Following the 2021 launch of FEMA’s Risk Rating 2.0, a property-level flood insurance pricing model, Texas has experienced a 35% increase in average premiums alongside a 30% decrease in the number of insured buildings.

“Texas faces a clear and growing flood risk, yet millions of properties remain without adequate insurance coverage,” said Matt Duffy, President of Neptune. “This report underscores the scale of the challenge and the need to improve both awareness and
access to flood protection.”

The financial burden of this underinsurance is palpable, as Texas ranks second nationally in National Flood Insurance Program (NFIP) claims, with over 150,000 claims totalling $11.6 billion paid over the past ten years.

Harris County accounts for nearly 50% of all NFIP payouts state wide, yet over 78% of homes remain uninsured, the report notes.

There are several factors contributing to the issue, including outdated FEMA flood maps that fail to accurately reflect flood exposure, with only 860,000 properties identified as total at-risk, highlighting the mapping inadequacy.

Furthermore, federal flood insurance mandates are limited despite the scale of flood risk in the state.

Under current law, property owners are only required to purchase flood insurance if the building is located within a FEMA-designated Special Flood Hazard Area (SFHA), and if the building secures a federally backed mortgage.

This leaves millions of at-risk Texans unprotected, even if they live in flood-prone areas.

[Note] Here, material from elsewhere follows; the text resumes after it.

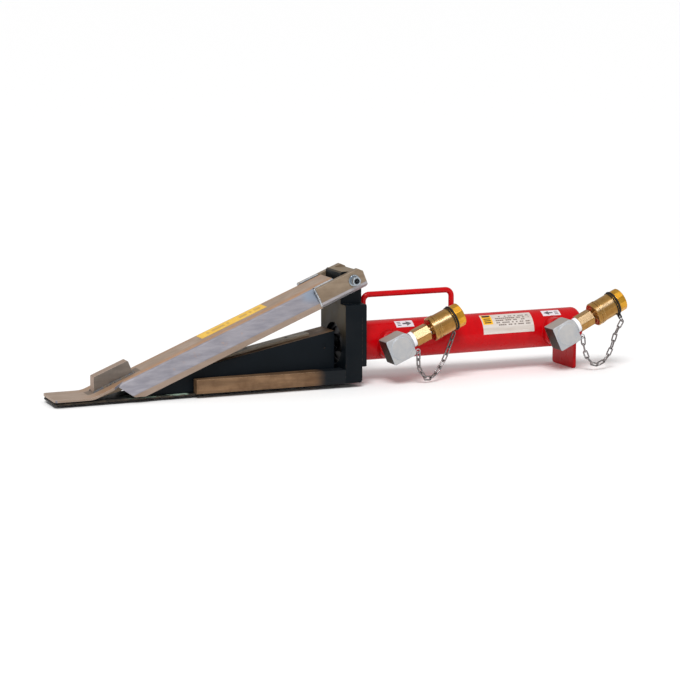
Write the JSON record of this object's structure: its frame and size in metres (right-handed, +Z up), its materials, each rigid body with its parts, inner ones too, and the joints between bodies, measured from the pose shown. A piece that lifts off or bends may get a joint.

Particularly concerning given that more than 52% of NFIP claims in Texas since 2005 have occurred outside of FEMA-designated flood zones.

The repost also warns of significant under insurance among those who do have policies. Recent research by the Federal Reserve Bank of Philadelphia found that 80% of at-risk households nationwide are underinsured, with an average annual shortfall of $7,208 per household.

This underinsurance persists both inside and outside FEMA-designated Special Flood Hazard Areas, analysts pointed out.

“Texas faces a defining challenge, one where the consequences of inaction are well-known and increasingly visible. The state remains dangerously unprotected despite repeated disasters, growing scientific consensus, and billions already spent on post-flood recovery,” the report stated.

“Millions of properties sit exposed, both outside and inside FEMA’s high-risk maps. What makes Texas’s flood risk especially urgent is its pace of change. Few states are growing faster, building more rapidly, or facing more extreme weather variability. Yet flood insurance coverage is moving in the opposite direction. Instead of expanding, it is shrinking both in reach and adequacy,” it added.

To close the protection gap and reduce vulnerability Neptune Research Group proposed a number of actions: invest in major infrastructure, modernise flood risk mapping, expand access to private flood insurance, improve affordability and enforcement, and build smarter for the future development.

The report concluded: “Texas has already taken important first steps with its state wide flood plan and growing public awareness of climate-related risk. What comes next is a combination of political will, policy design, and strategic investment. With better maps, better enforcement, a stronger role for the private market, and real infrastructure funding, the state can shift from reactive to resilient.”